STATED PROBLEM:
Only the lines from the one containing "for item in" through the one containing "bpy.data.objects.remove(obj)" are wanted. Give them again exactly, both ends included.
## begin
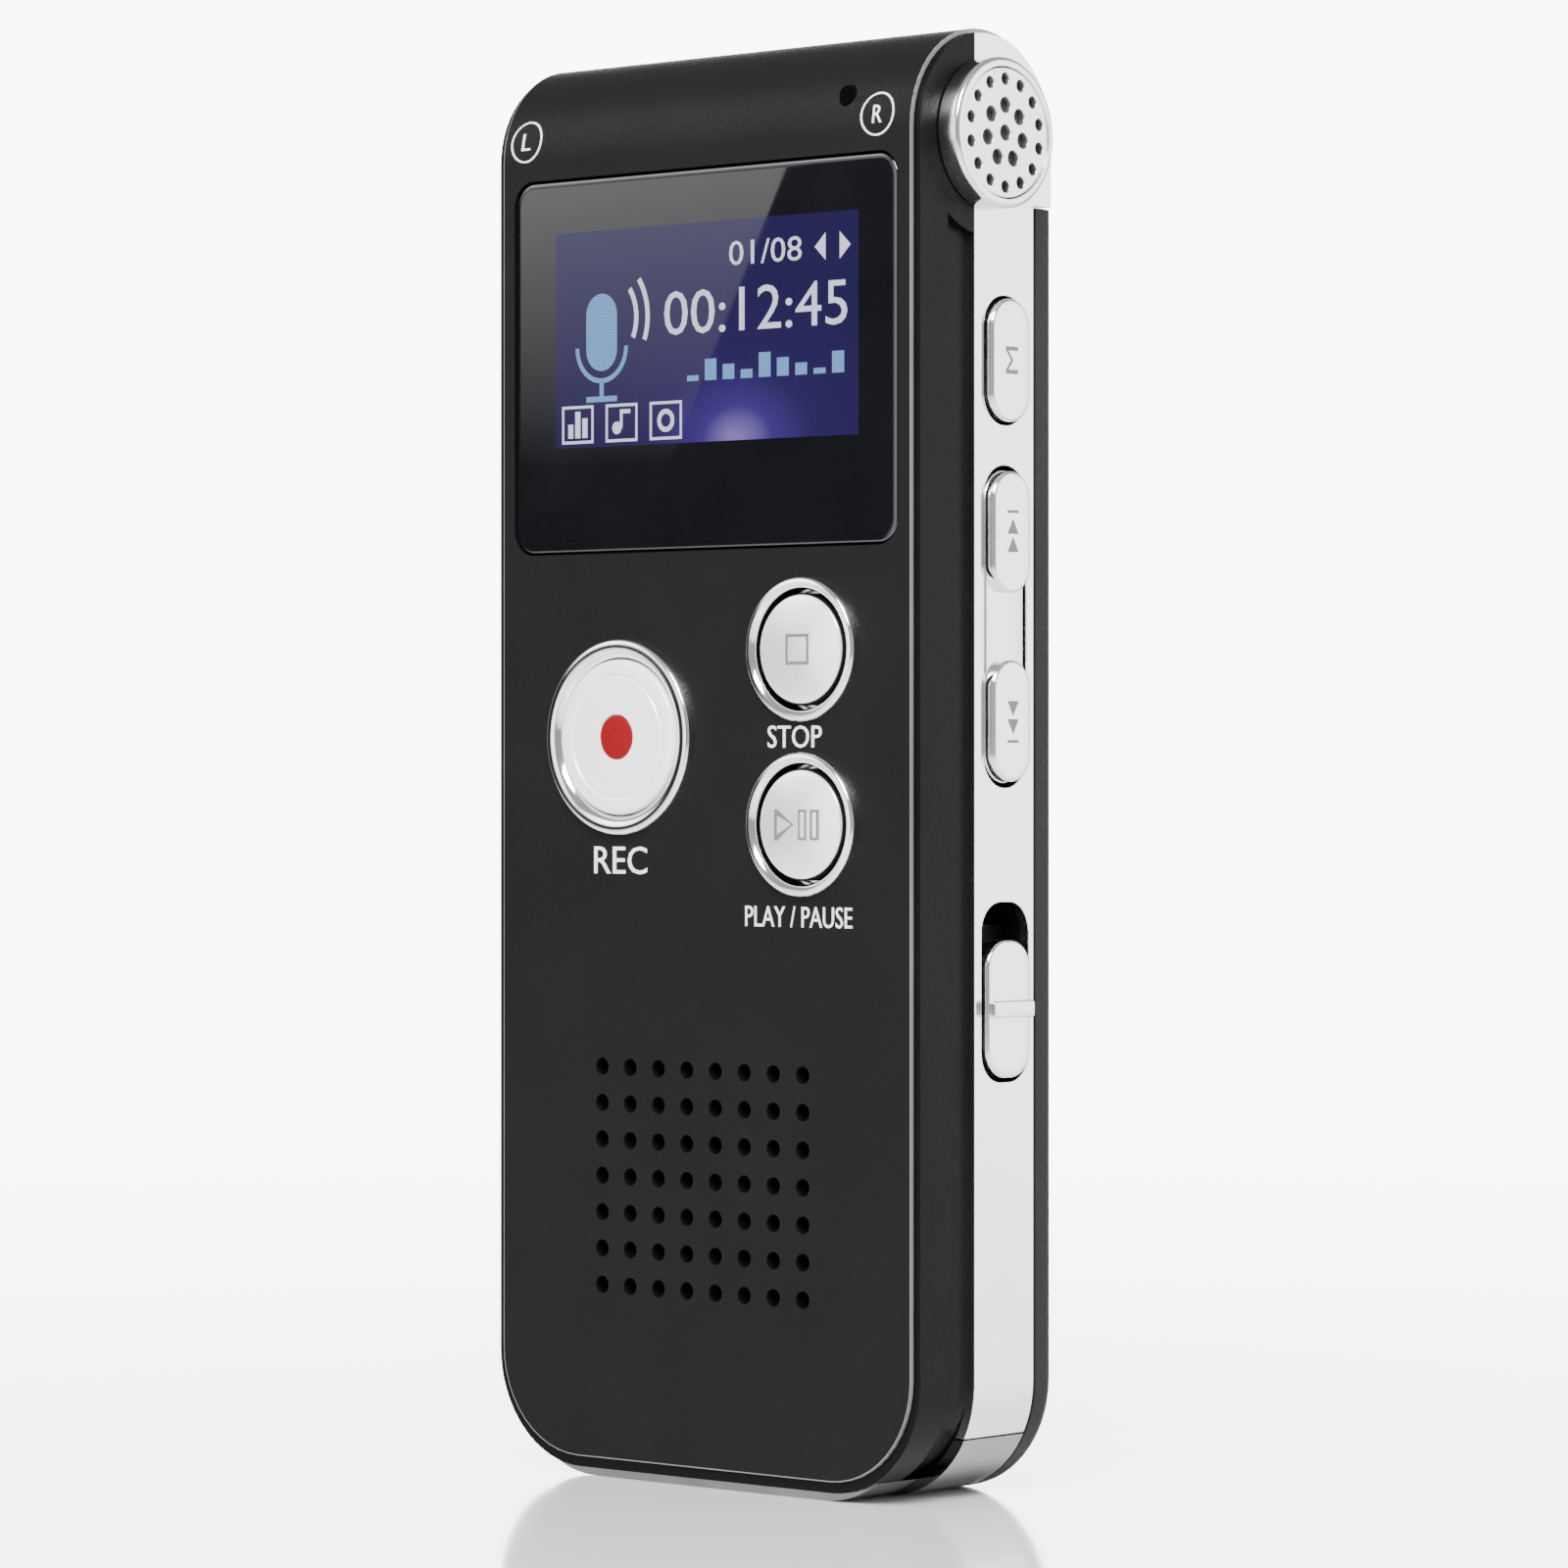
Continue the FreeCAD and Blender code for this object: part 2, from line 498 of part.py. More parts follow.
def front_button(name, x, z, radius, ring):
    bezel = new_body(name + "_bezel")
    bore = "%s + key_gap" % radius
    add_round(bezel, "Y", ("-ring_front", "-plate_front"), ((x, z), ring), ((x, z), bore))
    neck = add_round(bezel, "Y", ("-plate_front", "-wall_front"),
                     ((x, z), "%s - ring_lip - neck_gap" % ring), ((x, z), bore))
    document.recompute()
    edges = ["Edge%d" % (i + 1) for i, edge in enumerate(neck.Shape.Edges)
             if abs(edge.BoundBox.YMax + number_of("ring_front")) < SAME
             and isinstance(edge.Curve, Part.Circle) and abs(edge.Curve.Radius - number_of(ring)) < SAME]
    bevel = bezel.newObject("PartDesign::Chamfer", name + "_bevel")
    bevel.Base = (neck, edges)
    bind(bevel, "Size", "ring_bevel")
    bezel.Tip = bevel
    button = new_body(name + "_button")
    add_round(button, "Y", ("-key_front", "-flange_front"), ((x, z), radius))
    add_round(button, "Y", ("-flange_front", "-flange_back"), ((x, z), "%s + flange_step" % radius))
    add_round(button, "Y", ("-flange_back", "-stem_back"), ((x, z), "stem_radius"))
    if name == "rec":
        cut_round(button, "Y", ("-key_front", "-mark_floor"), ((x, z), "rec_mark"))
        keep(part_rod("rec_dot", "Y", ("-mark_front", "-mark_floor"), (x, z), "rec_mark"), "rec_dot")


def front_switches():
    switches = []
    for name, (x, z, radius, ring) in BUTTONS.items():
        box = part_box(name + "_switch_case", ("%s - switch_half" % x, "%s + switch_half" % x),
                       ("-switch_front", "-board_front"), ("%s - switch_half" % z, "%s + switch_half" % z))
        reach = ("-plunger_front", "-switch_front")
        plunger = part_rod(name + "_plunger", "Y", reach, (x, z), "stem_radius")
        switches.append(part_join(name + "_switch", [box, plunger]))
    keep(part_group("front_switches", switches), "front_switches")


# ---------- side controls ----------

def side_button(label, side, z):
    body = new_body(label)
    face_y = ("side_y - key_half", "side_y + key_half")
    face_z = ("%s - side_key_half" % z, "%s + side_key_half" % z)
    add(body, "X", span(side, "side_flange_out", "side_key_out"), face_y, face_z, "key_corner")
    rim_y = ("side_y - key_half - rim_overhang", "side_y + key_half + rim_overhang")
    rim_z = ("%s - side_key_half - rim_overhang" % z, "%s + side_key_half + rim_overhang" % z)
    add(body, "X", span(side, "side_flange_in", "side_flange_out"), rim_y, rim_z)
    add_round(body, "X", span(side, "side_stem_in", "side_flange_in"), (("side_y", z), "plunger_radius"))


def rocker(label, side, z):
    """Two raised pads with a saddle between them, on one bar that tips about a pin along Y."""
    body = new_body(label)
    across = ("side_y - key_half", "side_y + key_half")
    whole = ("%s - rocker_half" % z, "%s + rocker_half" % z)
    add(body, "X", span(side, "rocker_in", "rocker_out"), across, whole, "key_corner")
    saddle = ("%s - saddle_half" % z, "%s + saddle_half" % z)
    cut(body, "X", span(side, "rocker_saddle", "rocker_out"), across, saddle)
    for way in (1, -1):
        tip = "%s + %d * rocker_reach" % (z, way)
        add_round(body, "X", span(side, "rocker_tip", "rocker_in"), (("side_y", tip), "plunger_radius"))
    cut_round(body, "Y", across, ((mirrored(side, "pin_x"), z), "pin_bore"))
    pin = part_rod(label + "_rod", "Y", ("side_y - pin_half", "side_y + pin_half"),
                   (mirrored(side, "pin_x"), z), "pin_radius")
    keep(pin, label.replace("rocker", "pin"))


def side_switches(label, side, heights):
    switches = []
    for index, z in enumerate(heights):
        name = "%s_%d" % (label, index)
        heights_z = ("%s - side_switch_half" % z, "%s + side_switch_half" % z)
        box = part_box(name + "_case", span(side, "side_switch_in", "side_switch_out"),
                       ("board_back", "side_switch_back"), heights_z)
        plunger = part_rod(name + "_plunger", "X", span(side, "side_switch_out", "plunger_out"),
                           ("side_y", z), "plunger_radius")
        switches.append(part_join(name, [box, plunger]))
    keep(part_group(label, switches), label)


def hold_slide():
    slider = new_body("hold_slider")
    face_y = ("side_y - slider_half", "side_y + slider_half")
    face_z = ("slider_base", "slider_top")
    add(slider, "X", ("carriage_out", "slider_out"), face_y, face_z, "key_corner")
    add(slider, "X", ("slider_out", "ridge_out"), face_y, ("ridge_base", "ridge_top"))
    plate = part_box("carriage_plate", ("carriage_in", "carriage_out"),
                     ("side_y - carriage_half", "side_y + carriage_half"), ("carriage_base", "carriage_top"))
    lever = part_box("carriage_lever", ("lever_in", "carriage_in"), ("lever_front", "lever_back"),
                     ("lever_base", "lever_top"))
    keep(part_join("hold_carriage", [plate, lever]), "hold_carriage")
    case = part_box("hold_switch_case", ("side_switch_in", "side_switch_out"),
                    ("board_back", "side_switch_back"), ("slot_base", "slot_top"))
    track = part_box("hold_switch_track", ("hold_floor", "side_switch_out"), ("hold_front", "hold_back"),
                     ("hold_base", "hold_top"))
    keep(part_cut("hold_switch", case, track), "hold_switch")


# ---------- microphones ----------

def microphone(side, name):
    """A chrome cup with a perforated face, a rubber boot and an electret capsule, built facing +X."""
    pieces = []
    centre = ("0", "0")
    cap = new_body("mic_cap_" + name)
    add_round(cap, "X", ("half_width", "half_width + mic_floor"),
              (centre, "mic_radius"), (centre, "capsule_radius"))
    add_round(cap, "X", ("half_width + mic_floor", "half_width + mic_proud"),
              (centre, "mic_radius"), (centre, "mic_bore"))
    pieces.append(cap)
    grille = new_body("mic_grille_" + name)
    face = ("half_width + mic_proud - grille_thick", "half_width + mic_proud - grille_recess")
    add_round(grille, "X", face, (centre, "grille_radius"))
    cut_round(grille, "X", face, (centre, "port_radius"))
    rings = (("inner_ports", "port_radius", INNER_COUNT), ("outer_ports", "small_port", OUTER_COUNT))
    for reach, size, count in rings:
        port = cut_round(grille, "X", face, (("0", reach), size))
        ring = grille.newObject("PartDesign::PolarPattern", grille.Name + "_ring")
        ring.Originals = [port]
        ring.Axis = (own_axis(grille, "X_Axis"), [""])
        ring.Angle = FULL_TURN
        ring.Occurrences = count
        grille.Tip = ring
    pieces.append(grille)
    screen = new_body("mic_screen_" + name)
    add_round(screen, "X", ("half_width + mic_floor", "half_width + mic_proud - grille_thick"),
              (centre, "grille_radius"))
    pieces.append(screen)
    boot = new_body("mic_boot_" + name)
    add_round(boot, "X", ("boot_in", "half_width"), (centre, "boot_radius - seam_gap / 2"),
              (centre, "capsule_radius"))
    pieces.append(boot)
    capsule = new_body("mic_capsule_" + name)
    add_round(capsule, "X", ("capsule_in", "capsule_out"), (centre, "capsule_radius - seam_gap / 2"))
    pieces.append(capsule)
    for piece in pieces:
        yaw = 0 if side > 0 else HALF_TURN
        piece.Placement = FreeCAD.Placement(FreeCAD.Vector(), FreeCAD.Rotation(yaw, 0, 0))
        bind(piece, "Placement.Base.z", "roll_z")


def mic_wires():
    wires = []
    for side in (1, -1):
        place = (mirrored(side, "wire_x"), "-seam_gap")
        wires.append(part_rod("mic_wire", "Z", ("board_top", "wire_top"), place, "wire_radius"))
    keep(part_group("mic_wires", wires), "mic_wires")


# ---------- loudspeaker ----------

def loudspeaker():
    wide = "%d * port_pitch_x / 2" % PORT_COLUMNS
    tall = "%d * port_pitch_z / 2" % PORT_ROWS
    mesh = part_box("speaker_mesh", (minus(wide), wide), ("-wall_front", "-mesh_back"),
                    ("speaker_z - %s" % tall, "speaker_z + %s" % tall))
    keep(mesh, "speaker_mesh")
    centre = ("0", "speaker_z")
    gasket = new_body("speaker_gasket")
    add_round(gasket, "Y", ("-mesh_back", "-gasket_back"),
              (centre, "speaker_radius"), (centre, "cone_radius"))
    basket = new_body("speaker_basket")
    add_round(basket, "Y", ("-gasket_back", "-basket_back"), (centre, "speaker_radius"))
    cut_round(basket, "Y", ("-gasket_back", "-basket_floor"), (centre, "basket_bore"))
    cone = new_body("speaker_cone")
    add_round(cone, "Y", ("-cone_front", "-cone_back"), (centre, "cone_radius"))
    cut_round(cone, "Y", ("-cone_front", "-cone_middle"), (centre, "cone_bowl"))
    add_round(cone, "Y", ("-cone_front", "-cone_middle"), (centre, "cone_cap"))
    magnet = part_rod("speaker_magnet", "Y", ("-basket_back", "-trim_front"), centre, "magnet_radius")
    keep(magnet, "speaker_magnet")


# ---------- board, power and sockets ----------

def main_board():
    board = new_body("main_board")
    across = ("-board_half", "board_half")
    add(board, "Y", ("-board_front", "board_back"), across, ("board_base", "board_top"), "board_corner")
    holes = [((mirrored(side, "screw_x"), height), "pilot_radius + fit") for side, height in SCREWS]
    cut_round(board, "Y", ("-board_front", "board_back"), *holes)


def chip(name, across, thick, up):
    keep(part_box(name, across, ("board_back", "board_back + %s" % thick), up), name)


def chips():
    across = ("chip_left", "processor_right")
    chip("processor_chip", across, "processor_thick", ("view_base", "processor_top"))
    chip("memory_chip", ("chip_left", "memory_right"), "memory_thick", ("memory_base", "memory_top"))
    chip("clock_crystal", ("crystal_left", "crystal_right"), "crystal_thick", ("view_base", "crystal_top"))


def battery():
    cell = new_body("battery_cell")
    depth = ("cell_front", "cell_back")
    add(cell, "Z", ("cell_base", "cell_top"), ("-cell_half", "cell_half"), depth, "cell_corner")
    tape = part_box("battery_tape", ("-tape_half", "tape_half"), ("cell_back", "wall_back"),
                    ("tape_base", "tape_top"))
    keep(tape, "battery_tape")
    plug = part_box("battery_plug", ("plug_left", "plug_right"), ("board_back", "plug_back"),
                    ("plug_base", "plug_top"))
    keep(plug, "battery_plug")
    leads = []
    for x in ("red_lead", "black_lead"):
        leads.append(part_rod("battery_lead", "Z", ("plug_top", "cell_base"), (x, "lead_y"), "lead_radius"))
    keep(part_group("battery_leads", leads), "battery_leads")


def usb_socket():
    body = new_body("usb_socket")
    across = ("-usb_half", "usb_half")
    add(body, "Z", ("usb_mouth", "usb_top"), across, ("usb_front", "usb_back"), "usb_corner")
    inner_x = ("-usb_half + usb_wall", "usb_half - usb_wall")
    inner_y = ("usb_front + usb_wall", "usb_back - usb_wall")
    cut(body, "Z", ("usb_mouth", "usb_floor"), inner_x, inner_y, "usb_inner_corner")
    tongue_y = ("tongue_front", "tongue_back")
    add(body, "Z", ("tongue_base", "usb_floor"), ("-tongue_half", "tongue_half"), tongue_y)


def jack(label, z):
    body = new_body(label)
    case_x = ("-cavity_half", "-cavity_half + jack_depth")
    case_z = ("%s - jack_half" % z, "%s + jack_half" % z)
    add(body, "X", case_x, ("board_back", "jack_y + jack_nose"), case_z)
    centre = ("jack_y", z)
    add_round(body, "X", ("-jack_face", "-cavity_half"), (centre, "jack_nose"))
    cut_round(body, "X", ("-jack_face", "-jack_face + jack_depth"), (centre, "jack_bore"))


def indicator_lens():
    lens = part_rod("indicator_lens", "Y", ("-lens_front", "-lens_back"), ("led_x", "led_z"),
                    "led_radius - seam_gap / 2")
    keep(lens, "indicator_lens")


def housing_screws():
    screws = []
    for side, height in SCREWS:
        centre = (mirrored(side, "screw_x"), height)
        head = part_rod("screw_head", "Y", ("head_seat", "head_back"), centre, "head_radius")
        shank = part_rod("screw_shank", "Y", ("-shank_front", "head_seat"), centre, "shank_radius")
        recess = part_rod("screw_recess", "Y", ("recess_floor", "head_back"), centre, "recess_radius")
        screws.append(part_cut("screw", part_join("screw_blank", [head, shank]), recess))
    keep(part_group("housing_screws", screws), "housing_screws")


front_plate()
front_housing()
rear_housing()
mid_frame()
side_trim("side_trim_right", 1)
side_trim("side_trim_left", -1)
bottom_trim()
display()
for button_name, (x, z, radius, ring) in BUTTONS.items():
    front_button(button_name, x, z, radius, ring)
front_switches()
side_button("menu_button", 1, "menu_z")
side_button("ab_button", -1, "ab_z")
rocker("track_rocker", 1, "track_z")
rocker("volume_rocker", -1, "volume_z")
side_switches("right_switches", 1, ("menu_z", "track_z + rocker_reach", "track_z - rocker_reach"))
side_switches("left_switches", -1, ("ab_z", "volume_z + rocker_reach", "volume_z - rocker_reach"))
hold_slide()
microphone(1, "right")
microphone(-1, "left")
mic_wires()
loudspeaker()
main_board()
chips()
battery()
usb_socket()
jack("earphone_jack", "ear_z")
jack("line_jack", "line_z")
indicator_lens()
housing_screws()
document.recompute()

for item in document.Objects:
    if "Invalid" in item.State or "Error" in item.State:
        raise RuntimeError("%s did not build: %s" % (item.Label, item.State))
os.makedirs("parts", exist_ok=True)
for node in NODES:
    if node.Shape.isNull() or not node.Shape.isValid():
        raise RuntimeError("%s has no valid shape" % node.Label)
    node.Shape.exportStep("parts/%s.step" % node.Label)
print(len(NODES), "sub-parts written")
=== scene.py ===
import bmesh
import bpy
import json
import math
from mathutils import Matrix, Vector


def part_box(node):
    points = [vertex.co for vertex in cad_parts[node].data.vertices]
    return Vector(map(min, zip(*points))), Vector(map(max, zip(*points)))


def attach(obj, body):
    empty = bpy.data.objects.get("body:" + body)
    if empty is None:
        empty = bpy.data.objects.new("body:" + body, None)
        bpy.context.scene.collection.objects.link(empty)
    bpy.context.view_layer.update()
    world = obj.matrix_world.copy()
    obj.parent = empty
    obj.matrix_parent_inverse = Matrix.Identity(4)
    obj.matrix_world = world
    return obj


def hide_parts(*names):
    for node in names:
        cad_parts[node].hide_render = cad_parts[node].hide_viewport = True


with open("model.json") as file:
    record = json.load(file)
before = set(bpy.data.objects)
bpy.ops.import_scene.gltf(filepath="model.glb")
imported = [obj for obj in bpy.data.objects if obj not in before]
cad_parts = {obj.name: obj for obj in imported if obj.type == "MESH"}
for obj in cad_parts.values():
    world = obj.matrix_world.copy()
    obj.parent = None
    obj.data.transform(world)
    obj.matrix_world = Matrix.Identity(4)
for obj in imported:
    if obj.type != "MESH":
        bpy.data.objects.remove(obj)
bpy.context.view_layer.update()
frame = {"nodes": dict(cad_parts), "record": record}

MM = 0.001
PIXEL = 0.22 * MM                     # pitch of the display's pixels
ROOM = 0.45                          # how bright the studio is where no soft wall adds to it
SOFT_WALLS = (                       # direction, cosines between which it brightens, how bright it is
    ((-0.669, 0.743, 0.0), (0.9, 0.975), 9.0),
    ((0.80, 0.60, 0.05), (0.72, 0.95), 3.0),
    ((-0.669, -0.591, 0.45), (0.935, 0.99), 5.0),
    ((-0.31, -0.95, 0.04), (0.927, 0.97), 2.6),
    ((-0.75, -0.66, -0.1), (0.8, 0.95), -0.42),
)
NODES = frame["nodes"]


# ---------- node helpers ----------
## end
RESPONSE:
for item in document.Objects:
    if "Invalid" in item.State or "Error" in item.State:
        raise RuntimeError("%s did not build: %s" % (item.Label, item.State))
os.makedirs("parts", exist_ok=True)
for node in NODES:
    if node.Shape.isNull() or not node.Shape.isValid():
        raise RuntimeError("%s has no valid shape" % node.Label)
    node.Shape.exportStep("parts/%s.step" % node.Label)
print(len(NODES), "sub-parts written")
=== scene.py ===
import bmesh
import bpy
import json
import math
from mathutils import Matrix, Vector


def part_box(node):
    points = [vertex.co for vertex in cad_parts[node].data.vertices]
    return Vector(map(min, zip(*points))), Vector(map(max, zip(*points)))


def attach(obj, body):
    empty = bpy.data.objects.get("body:" + body)
    if empty is None:
        empty = bpy.data.objects.new("body:" + body, None)
        bpy.context.scene.collection.objects.link(empty)
    bpy.context.view_layer.update()
    world = obj.matrix_world.copy()
    obj.parent = empty
    obj.matrix_parent_inverse = Matrix.Identity(4)
    obj.matrix_world = world
    return obj


def hide_parts(*names):
    for node in names:
        cad_parts[node].hide_render = cad_parts[node].hide_viewport = True


with open("model.json") as file:
    record = json.load(file)
before = set(bpy.data.objects)
bpy.ops.import_scene.gltf(filepath="model.glb")
imported = [obj for obj in bpy.data.objects if obj not in before]
cad_parts = {obj.name: obj for obj in imported if obj.type == "MESH"}
for obj in cad_parts.values():
    world = obj.matrix_world.copy()
    obj.parent = None
    obj.data.transform(world)
    obj.matrix_world = Matrix.Identity(4)
for obj in imported:
    if obj.type != "MESH":
        bpy.data.objects.remove(obj)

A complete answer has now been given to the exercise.